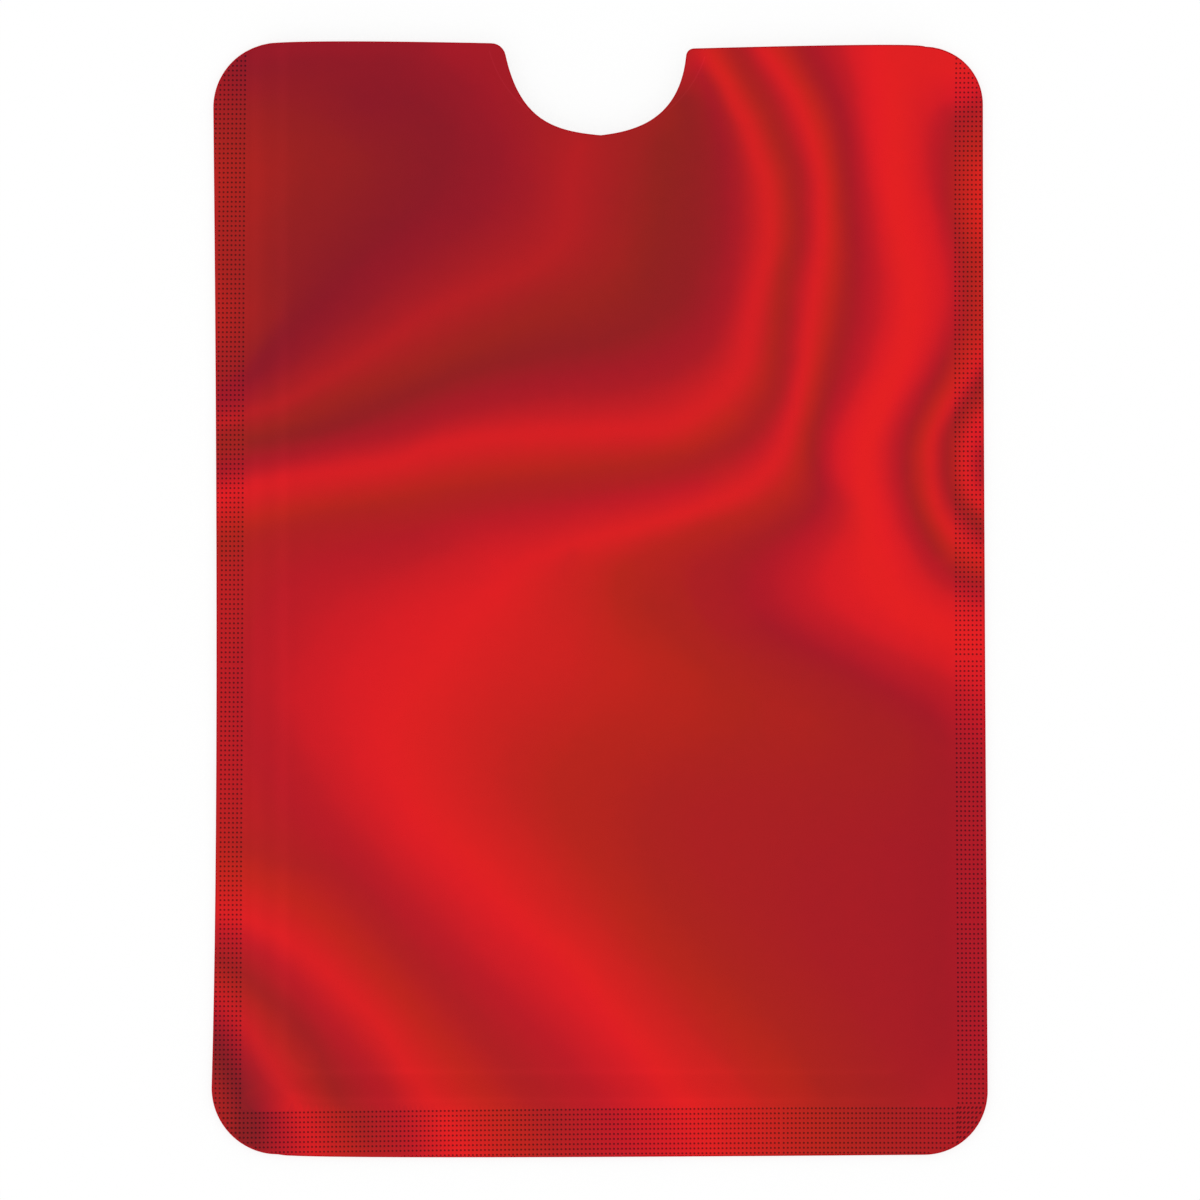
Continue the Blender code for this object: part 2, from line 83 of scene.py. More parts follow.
# Sheen: the bands of light and dusk that the wavy film shows, drawn as strokes.
# Each stroke has a level, a half width and places; between the strokes the level settles evenly.
# Light goes from dusk at 0 to glow at 1, and warmth from crimson at 0 to brown red at 1.
# These bands are painted reflection: they are written into the film's base colour, not made by the lamps.
lightStrokes = {
    "firstRidge": (0.79, 5, [
        (205, 509), (220, 504), (250, 488), (280, 481), (340, 471), (400, 461), (430, 449), (490, 437),
        (550, 434), (610, 431), (670, 427), (692, 416), (722, 394), (742, 369), (751, 320), (762, 272),
        (768, 248), (768, 200), (764, 176), (756, 152), (748, 128), (735, 104), (724, 80), (706, 54)
    ]),
    "firstRidgeEnd": (0.93, 2, [(212, 500), (226, 496), (242, 490)]),
    "firstBrow": (0.4, 0, [
        (205, 474), (250, 464), (300, 453), (350, 441), (400, 430), (450, 413), (500, 401), (560, 392),
        (620, 385), (670, 372), (705, 348), (724, 308), (735, 250), (739, 200), (735, 150), (720, 103),
        (703, 75)
    ]),
    "firstSlope": (0.25, 0, [
        (702, 104), (712, 128), (720, 152), (721, 200), (718, 248), (708, 272), (702, 296), (690, 320)
    ]),
    "firstDusk": (0.17, 4, [
        (250, 442), (280, 437), (310, 431), (340, 424), (370, 412), (400, 399), (430, 385), (470, 369),
        (540, 352), (600, 340), (650, 320), (680, 290), (690, 240), (690, 190), (690, 140), (685, 100)
    ]),
    "firstDuskEnd": (0.31, 1, [(214, 450), (240, 446)]),
    "firstDuskBack": (0.3, 0, [
        (205, 440), (240, 430), (280, 420), (330, 399), (390, 374), (432, 356), (458, 338), (498, 320),
        (532, 302), (580, 284), (604, 266), (620, 248), (619, 230), (617, 205), (626, 180), (630, 158),
        (634, 136), (653, 114)
    ]),
    "firstDuskBlock": (0.16, 4, [(662, 140), (665, 200), (655, 260), (645, 300)]),
    "faintRidge": (0.48, 0, [
        (250, 412), (268, 408), (290, 401), (320, 382), (350, 366), (392, 339), (415, 321), (450, 303),
        (495, 284), (535, 267), (557, 248), (568, 228), (569, 190), (576, 160), (581, 143)
    ]),
    "faintRidgeEnd": (0.57, 1, [(214, 426), (236, 419)]),
    "faintBack": (0.3, 0, [
        (205, 402), (232, 401), (250, 399), (264, 394), (278, 384), (292, 373), (316, 356), (344, 338),
        (370, 320), (393, 302), (418, 284), (448, 266), (474, 248), (496, 230), (518, 212), (527, 190),
        (522, 165), (525, 140), (518, 122), (508, 104), (494, 86), (480, 68), (440, 50)
    ]),
    "duskTop": (0.1, 8, [
        (255, 378), (272, 345), (295, 320), (322, 300), (340, 270), (370, 242), (408, 212), (430, 185),
        (436, 160), (438, 130), (410, 105), (355, 100)
    ]),
    "duskTopBrow": (0.2, 0, [
        (430, 66), (460, 86), (468, 104), (476, 122), (491, 140), (495, 158), (492, 176), (482, 194),
        (478, 212), (456, 230), (428, 248), (405, 266), (380, 284), (370, 302), (342, 320), (321, 338),
        (299, 356), (272, 374), (250, 386)
    ]),
    "duskGlow": (0.46, 1, [(214, 165), (222, 180), (216, 205)]),
    "duskGlowFoot": (0.47, 1, [(214, 285), (221, 310), (217, 340)]),
    "duskGlowMid": (0.33, 0, [
        (220, 120), (234, 140), (256, 158), (263, 176), (255, 194), (249, 212), (244, 240), (233, 266),
        (240, 284), (246, 302), (242, 320), (236, 340), (228, 362)
    ]),
    "duskGlowBrow": (0.2, 0, [
        (268, 104), (292, 120), (325, 141), (342, 158), (330, 178), (302, 194), (290, 212), (282, 232),
        (282, 250), (274, 270), (276, 302), (278, 320), (260, 338), (252, 356), (244, 372)
    ]),
    "cornerTop": (0.31, 1, [(216, 86), (218, 108)]),
    "cornerTopFoot": (0.14, 1, [(240, 66), (262, 76)]),
    "topEdge": (0.2, 2, [(262, 47), (390, 47)]),
    "topEdgeEnd": (0.33, 1, [(450, 48), (485, 48)]),
    "topEdgeFoot": (0.13, 0, [(270, 65), (330, 63), (400, 65)]),
    "betweenFirstSecond": (0.41, 7, [
        (736, 48), (753, 80), (768, 104), (777, 128), (787, 152), (795, 176), (797, 200), (798, 224),
        (796, 248), (788, 272), (785, 296), (784, 320), (782, 344), (780, 368), (775, 392), (764, 413),
        (752, 430), (737, 443), (716, 453), (698, 462)
    ]),
    "betweenFoot": (0.43, 10, [
        (205, 552), (250, 541), (300, 530), (350, 518), (400, 510), (450, 500), (500, 493), (550, 486),
        (600, 479), (650, 471), (690, 464)
    ]),
    "secondRidge": (0.85, 1, [
        (758, 45), (767, 56), (784, 80), (798, 104), (808, 128), (815, 152), (820, 176), (822, 200),
        (822, 224), (821, 248), (817, 272), (814, 296), (810, 320), (807, 344), (804, 368), (798, 392),
        (793, 416), (786, 438), (780, 452), (774, 463), (764, 473), (748, 487), (732, 496), (705, 507),
        (670, 518), (640, 527), (610, 534), (580, 543), (550, 554), (520, 563)
    ]),
    "betweenSecondBroad": (0.38, 6, [
        (800, 40), (810, 58), (818, 72), (823, 82), (830, 92), (836, 104), (840, 120), (843, 132),
        (846, 152), (848, 200), (851, 224), (853, 260), (849, 296), (846, 320), (840, 344), (834, 368),
        (828, 390)
    ]),
    "betweenSecondFoot": (0.36, 3, [
        (824, 402), (818, 420), (813, 440), (813, 456), (817, 476), (820, 494), (812, 509), (800, 518),
        (786, 528), (765, 538), (742, 552), (734, 570), (734, 588)
    ]),
    "rightPatch": (0.39, 8, [(705, 570), (718, 595), (744, 612)]),
    "broadBrow": (0.6, 0, [
        (837, 45), (848, 80), (853, 104), (857, 128), (861, 152), (864, 176), (867, 200), (871, 224),
        (873, 248), (875, 280), (873, 320), (867, 344), (861, 368), (850, 392), (838, 416), (830, 440),
        (829, 464), (832, 480), (839, 498), (839, 512), (834, 521), (825, 536), (806, 553), (796, 570),
        (792, 586), (801, 608), (828, 624), (856, 640), (885, 655), (916, 670), (950, 687), (967, 704),
        (988, 726)
    ]),
    "broadLeft": (0.82, 0, [
        (850, 45), (860, 80), (863, 104), (867, 128), (870, 152), (873, 176), (878, 200), (881, 224),
        (885, 248), (889, 272), (889, 320), (881, 344), (874, 366), (861, 392), (850, 416), (840, 440),
        (839, 464), (844, 480), (851, 496), (855, 513), (853, 532), (842, 546), (832, 565), (828, 582),
        (834, 598), (848, 610), (870, 625), (898, 640), (930, 655), (957, 669), (988, 688)
    ]),
    "broadCore": (0.93, 10, [
        (880, 42), (884, 100), (888, 150), (896, 200), (910, 250), (914, 300), (905, 350), (888, 390),
        (868, 430), (863, 460), (869, 500), (880, 550), (890, 590), (915, 612), (945, 630), (988, 644)
    ]),
    "broadRight": (0.82, 0, [
        (988, 80), (966, 95), (945, 95), (930, 105), (920, 122), (920, 180), (927, 204), (933, 228),
        (936, 252), (942, 278), (940, 300), (936, 324), (927, 348), (919, 366), (911, 382), (900, 400),
        (893, 414), (886, 430), (882, 450), (882, 474), (885, 490), (890, 510), (897, 534), (907, 552),
        (913, 567), (924, 581), (940, 596), (960, 605), (988, 610)
    ]),
    "broadHead": (0.9, 8, [(895, 55), (940, 62), (960, 72)]),
    "broadPool": (0.92, 8, [(868, 560), (880, 590), (905, 600)]),
    "broadFoot": (0.6, 0, [
        (988, 90), (976, 100), (964, 109), (946, 110), (940, 120), (935, 132), (933, 150), (934, 180),
        (937, 204), (943, 228), (949, 252), (953, 276), (953, 300), (948, 324), (939, 348), (930, 366),
        (923, 379), (912, 398), (904, 414), (897, 430), (893, 450), (893, 474), (896, 490), (901, 510),
        (908, 534), (917, 550), (926, 565), (940, 580), (965, 593), (988, 600)
    ]),
    "edgeValley": (0.43, 1, [
        (972, 110), (957, 121), (949, 140), (947, 165), (947, 195), (952, 220), (959, 245), (965, 270),
        (966, 300), (963, 322), (955, 340), (948, 354)
    ]),
    "edgeValleyFoot": (0.38, 2, [
        (946, 358), (938, 376), (929, 392), (922, 406), (915, 420), (909, 438), (906, 455), (906, 475),
        (910, 495), (916, 510), (921, 523), (929, 537), (938, 552)
    ]),
    "edgeValleyEnd": (0.42, 2, [(948, 566), (966, 580), (988, 584)]),
    "edgeLight": (0.88, 2, [(983, 170), (983, 200), (984, 228)]),
    "edgeLightHead": (0.54, 1, [(980, 116), (980, 132)]),
    "edgeLightFoot": (0.62, 1, [(983, 270), (983, 315)]),
    "edgeRing": (0.83, 1, [
        (988, 344), (977, 364), (966, 378), (958, 390), (950, 402), (942, 414), (936, 426), (931, 440),
        (930, 455), (932, 486), (934, 498), (938, 510), (944, 522), (954, 534), (966, 546), (988, 560)
    ]),
    "innerRing": (0.33, 1, [
        (988, 370), (976, 390), (967, 402), (959, 414), (952, 426), (948, 440), (947, 462), (948, 474),
        (950, 486), (954, 498), (962, 510), (975, 522), (988, 536)
    ]),
    "edgeDisc": (0.88, 1, [
        (984, 416), (977, 426), (969, 438), (966, 450), (966, 470), (969, 486), (977, 498), (984, 506)
    ]),
    "edgeDiscHeart": (0.45, 1, [(983, 452), (981, 466), (984, 480)]),
    "poolCore": (0.87, 8, [
        (505, 583), (470, 612), (445, 645), (428, 668), (405, 695), (385, 725), (390, 760), (403, 785),
        (418, 815), (445, 842), (480, 874), (505, 905), (535, 935), (573, 962), (592, 990), (615, 1020),
        (640, 1050), (663, 1080), (690, 1120), (705, 1160)
    ]),
    "poolLeft": (0.82, 0, [
        (495, 560), (484, 580), (436, 600), (397, 620), (386, 640), (366, 660), (350, 682), (350, 702),
        (357, 740), (359, 762), (372, 780), (386, 800), (409, 840), (440, 868), (475, 902), (512, 934),
        (543, 962), (562, 990), (594, 1020), (622, 1050), (650, 1080), (672, 1120)
    ]),
    "poolLeftBrow": (0.7, 0, [
        (500, 541), (454, 560), (412, 580), (373, 600), (340, 619), (328, 640), (314, 660), (303, 682),
        (299, 702), (307, 722), (311, 742), (330, 762), (350, 800), (376, 830), (391, 850), (412, 870),
        (453, 910), (488, 950), (535, 990), (575, 1030), (609, 1070), (626, 1090), (645, 1120)
    ]),
    "poolLeftFoot": (0.53, 0, [
        (447, 541), (392, 560), (350, 568), (315, 580), (290, 600), (279, 620), (269, 645), (260, 680),
        (268, 704), (283, 738), (300, 780), (331, 820), (352, 842), (373, 862), (389, 886), (412, 908),
        (432, 930), (473, 970), (512, 1010), (552, 1050), (585, 1090), (606, 1120)
    ]),
    "poolRight": (0.7, 0, [
        (572, 552), (560, 580), (559, 610), (570, 650), (540, 678), (508, 698), (484, 728), (478, 765),
        (490, 805), (518, 840), (542, 870), (562, 900), (594, 930), (618, 960), (642, 990), (670, 1020),
        (698, 1050), (730, 1080), (755, 1120)
    ]),
    "poolRightMid": (0.6, 0, [
        (654, 540), (626, 555), (603, 572), (600, 600), (614, 645), (630, 672), (590, 704), (530, 740),
        (512, 770), (520, 800), (544, 838), (572, 872), (600, 910), (625, 942), (655, 975), (700, 1030),
        (735, 1065), (765, 1100)
    ]),
    "poolRightFoot": (0.5, 0, [
        (776, 500), (762, 510), (738, 519), (711, 527), (690, 535), (652, 553), (624, 568), (617, 590),
        (626, 620), (660, 650), (684, 675), (690, 700), (668, 718), (620, 730), (580, 752), (556, 785),
        (564, 818), (596, 865), (630, 905), (652, 940), (690, 980), (730, 1020), (780, 1065), (805, 1095)
    ]),
    "rightField": (0.4, 4, [
        (760, 735), (700, 775), (650, 810), (652, 865), (700, 930), (742, 975), (775, 1012), (805, 1050),
        (830, 1100)
    ]),
    "rightFieldBack": (0.42, 6, [(650, 600), (690, 640), (740, 690), (800, 722)]),
    "rightFieldUpper": (0.34, 5, [
        (762, 624), (790, 641), (815, 656), (845, 671), (872, 686), (898, 701), (928, 720), (942, 740)
    ]),
    "rightFieldMid": (0.36, 20, [(840, 800), (830, 900), (860, 1000), (890, 1090)]),
    "rightFieldEdge": (0.33, 4, [(948, 770), (944, 900), (946, 1050)]),
    "rightEdge": (0.42, 6, [(972, 770), (972, 900), (972, 1050), (955, 1130), (900, 1140)]),
    "leftEdge": (0.54, 3, [(217, 560), (220, 600), (220, 700), (220, 800), (218, 836)]),
    "leftField": (0.46, 2, [
        (420, 532), (350, 546), (290, 558), (258, 578), (253, 605), (246, 640), (246, 700), (252, 750),
        (262, 790), (285, 818), (302, 846)
    ]),
    "leftFoot": (0.44, 8, [
        (248, 846), (290, 856), (330, 868), (354, 886), (376, 910), (403, 948), (432, 972), (458, 1002),
        (484, 1032), (508, 1058), (528, 1090), (550, 1125)
    ]),
    "leftFootEdge": (0.6, 1, [(205, 855), (222, 866), (240, 872)]),
    "fourthBrow": (0.55, 0, [
        (255, 874), (300, 890), (335, 915), (368, 950), (404, 990), (432, 1020), (462, 1052), (486, 1084),
        (505, 1110)
    ]),
    "fourthRidge": (0.82, 3, [
        (205, 908), (250, 920), (300, 949), (326, 970), (344, 990), (370, 1012), (388, 1035), (403, 1060),
        (420, 1084), (430, 1098)
    ]),
    "fourthSeal": (0.9, 4, [(438, 1118), (446, 1138), (462, 1165)]),
    "fourthFoot": (0.5, 0, [
        (205, 934), (240, 946), (262, 958), (285, 978), (304, 996), (322, 1016), (338, 1034), (351, 1048),
        (370, 1066), (381, 1084), (390, 1102), (384, 1122), (396, 1140), (400, 1165)
    ]),
    "cornerValley": (0.3, 2, [
        (215, 958), (248, 977), (264, 994), (288, 1012), (304, 1031), (316, 1048), (325, 1066), (333, 1084),
        (342, 1102)
    ]),
    "cornerValleyFoot": (0.37, 2, [(354, 1120), (362, 1138)]),
    "fifthRidge": (0.65, 1, [
        (205, 983), (220, 994), (234, 1012), (249, 1030), (262, 1048), (276, 1066), (283, 1082)
    ]),
    "fifthSeal": (0.78, 3, [(291, 1100), (298, 1120), (304, 1140), (310, 1165)]),
    "cornerDark": (0.04, 4, [(210, 1034), (221, 1054), (231, 1075), (245, 1099), (246, 1120), (249, 1142)]),
    "cornerGlow": (0.36, 1, [(214, 1086), (220, 1106), (229, 1124)]),
}
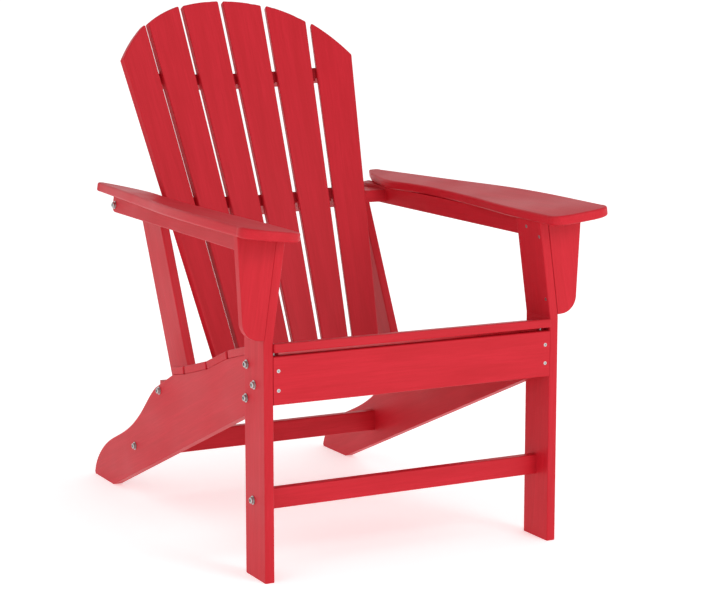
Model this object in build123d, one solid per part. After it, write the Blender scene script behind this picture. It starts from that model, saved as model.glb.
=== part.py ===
from build123d import *
import math
import os

# Adirondack chair in poly-lumber boards, bolted and screwed together, nothing folds.
# Millimetres. X across, Y to the rear, Z up.
# Drawn with Y = 0 on the front face of the legs, then shifted so the origin is under the middle.

os.makedirs("parts", exist_ok=True)

# Boards
FRAME_T = 17.5        # legs, side rails, brackets, arms, stretchers
SLAT_T = 15.0         # seat and back slats
EDGE = 2.5            # rounding on the long edges
HALF = 275.0          # inner face of each leg, from the middle plane
SIDE_IN = HALF - FRAME_T

# Front legs, bent inwards above the seat
LEG_DEPTH = 80.0
LEG_KINK_Z = 414.0
LEG_LEAN = 0.14

# Arms, square to the bent part of the legs: they rise to the outside and slightly to the rear
ARM_T = 17.5
ARM_X = 274.5         # a point of the underside at Y = 0
ARM_UNDER_Z = 589.6
ARM_TILT = math.degrees(math.atan(LEG_LEAN))
ARM_RISE = math.degrees(math.atan(0.0147))
RAIL_H = 36.5
RAIL_REAR = 708.0

# Seat: underside of the slats, as corners of a shallow hollow (Y, Z)
SEAT_LINE = [(-6.0, 397.2), (95.0, 379.3), (189.0, 355.0), (282.0, 320.4), (386.0, 293.4), (444.0, 282.2)]
SEAT_GAP = 6.0
APRON_Z0 = 306.5
APRON_Z1 = 389.5
STRETCHER_Y = 39.0
STRETCHER_Z0 = 117.5
STRETCHER_H = 36.0
REAR_BAR_Y = 640.0
REAR_BAR_Z = 104.0
REAR_BAR_H = 42.0

# Back: six flat slats laid round a cone, leaning back
LEAN = math.radians(26.26)
BACK_Y = 494.4        # back face of the slats on the middle plane, at BACK_Z
BACK_Z = 275.0
SLATS = 6
SLAT_TURN = 0.1115    # radians between neighbouring slats
SLAT_BOTTOM = -62.0
SLAT_SPAN = 825.0
W_LOW = 51.8
W_HIGH = 85.2
GAP_LOW = 10.4
GAP_HIGH = 11.4
TOP_MID = 771.0
TOP_SAG = 98.0        # the arch falls with the square of the distance from the middle
TOP_DROP = 58.0       # and more steeply, with the fourth power, at the sides

# Crossbars behind the back
BAR_T = 24.0
BAR_DEPTH = 24.0
BAR_LOW_V = -38.0
BAR_ARM_V = 338.0
BAR_TOP_V = 603.0
BAR_ARM_Z = 579.0
BAR_LOW_Z = 241.0

# Uprights beside the back
UPRIGHT_IN = 214.5
UPRIGHT_W = 96.0
UPRIGHT_REAR = 565.0  # rear edge at UPRIGHT_REF_Z
UPRIGHT_REF_Z = 290.0
UPRIGHT_Z0 = BAR_LOW_Z + BAR_T / 2
UPRIGHT_Z1 = BAR_ARM_Z - BAR_T / 2

# Fasteners
BOLT_D = 8.0
HEAD_D = 11.5
WASHER_D = 15.5
SCREW_D = 4.0
SCREW_HEAD = 6.5

Y_CENTRE = 400.5


def box(x0, x1, y0, y1, z0, z1):
    """A box from its two corners."""
    solid = Box(x1 - x0, y1 - y0, z1 - z0)
    return Pos((x0 + x1) / 2, (y0 + y1) / 2, (z0 + z1) / 2) * solid


def soften(solid, edges, radius=EDGE):
    """Round the given edges, with a smaller radius where the full one doesn't fit."""
    for r in (radius, radius * 0.6, radius * 0.3):
        try:
            rounded = fillet(edges, r)
            if rounded.is_valid:
                return rounded
        except Exception:
            pass
    return solid


def other_side(solid):
    return mirror(solid, about=Plane.YZ)


def one(shape):
    """The only solid of a result, taken out of its wrapper."""
    solids = shape.solids()
    return max(solids, key=lambda s: s.volume)


# Directions of the back
UP = Vector(0, math.sin(LEAN), math.cos(LEAN))
REAR = Vector(0, math.cos(LEAN), -math.sin(LEAN))


def slat_width(s):
    return W_LOW + (W_HIGH - W_LOW) * s / SLAT_SPAN


def slat_pitch(s):
    return slat_width(s) + GAP_LOW + (GAP_HIGH - GAP_LOW) * s / SLAT_SPAN


def slat_point(turn, s):
    """Middle of a slat's back face, at distance s up the back."""
    radius = slat_pitch(s) / SLAT_TURN
    across = Vector(math.sin(turn) * radius, 0, 0)
    forward = (1 - math.cos(turn)) * radius
    return Vector(0, BACK_Y, BACK_Z) + UP * s + across - REAR * forward


def slat_plane(index):
    """Plane on a slat's back face: x across, y up the slat, z to the front."""
    turn = (index - (SLATS - 1) / 2) * SLAT_TURN
    low = slat_point(turn, 0)
    along = (slat_point(turn, SLAT_SPAN) - low).normalized()
    across = Vector(math.cos(turn), 0, 0) - REAR * math.sin(turn)
    across = (across - along * across.dot(along)).normalized()
    return Plane(origin=low, x_dir=across, z_dir=across.cross(along))


def arch(index, edge):
    """Height of the arch at a slat's left edge (-1), middle (0) or right edge (1)."""
    s = TOP_MID
    for _ in range(12):
        across = (index - (SLATS - 1) / 2) * slat_pitch(s) + edge * slat_width(s) / 2
        s = TOP_MID - TOP_SAG * (across / HALF) ** 2 - TOP_DROP * (across / HALF) ** 4
    return s


def back_slat(index):
    """Tapered slat whose head follows the arch of the whole back."""
    left = arch(index, -1)
    right = arch(index, 1)
    low = slat_width(SLAT_BOTTOM) / 2
    corners = [(-low, SLAT_BOTTOM), (low, SLAT_BOTTOM), (slat_width(right) / 2, right)]
    outline = Polyline(*corners) + ThreePointArc(
        corners[2], (0, arch(index, 0)), (-slat_width(left) / 2, left)
    ) + Line((-slat_width(left) / 2, left), corners[0])
    face = make_face(outline)
    tips = face.vertices().sort_by(Axis.Y)[-2:]
    face = fillet(tips, 3.0)
    solid = extrude(face, SLAT_T)
    solid = soften(solid, solid.edges().filter_by(lambda e: abs(e.center().Z - SLAT_T / 2) > SLAT_T / 2 - 0.1))
    return slat_plane(index) * solid


def in_front(index):
    """All the room in front of one slat's back face, as wide as its share of the back."""
    wide = 60.0 if index in (0, SLATS - 1) else 47.0
    block = box(-wide, wide, -200, 900, 0, 400)
    return slat_plane(index) * block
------
## Task brief
Filter lines by "that" and return each hit.

## Task response
# Sheen: the bands of light and dusk that the wavy film shows, drawn as strokes.
Model this object in build123d, one solid per part. After it, write the Blender scene script behind this picture. It starts from that model, saved as model.glb.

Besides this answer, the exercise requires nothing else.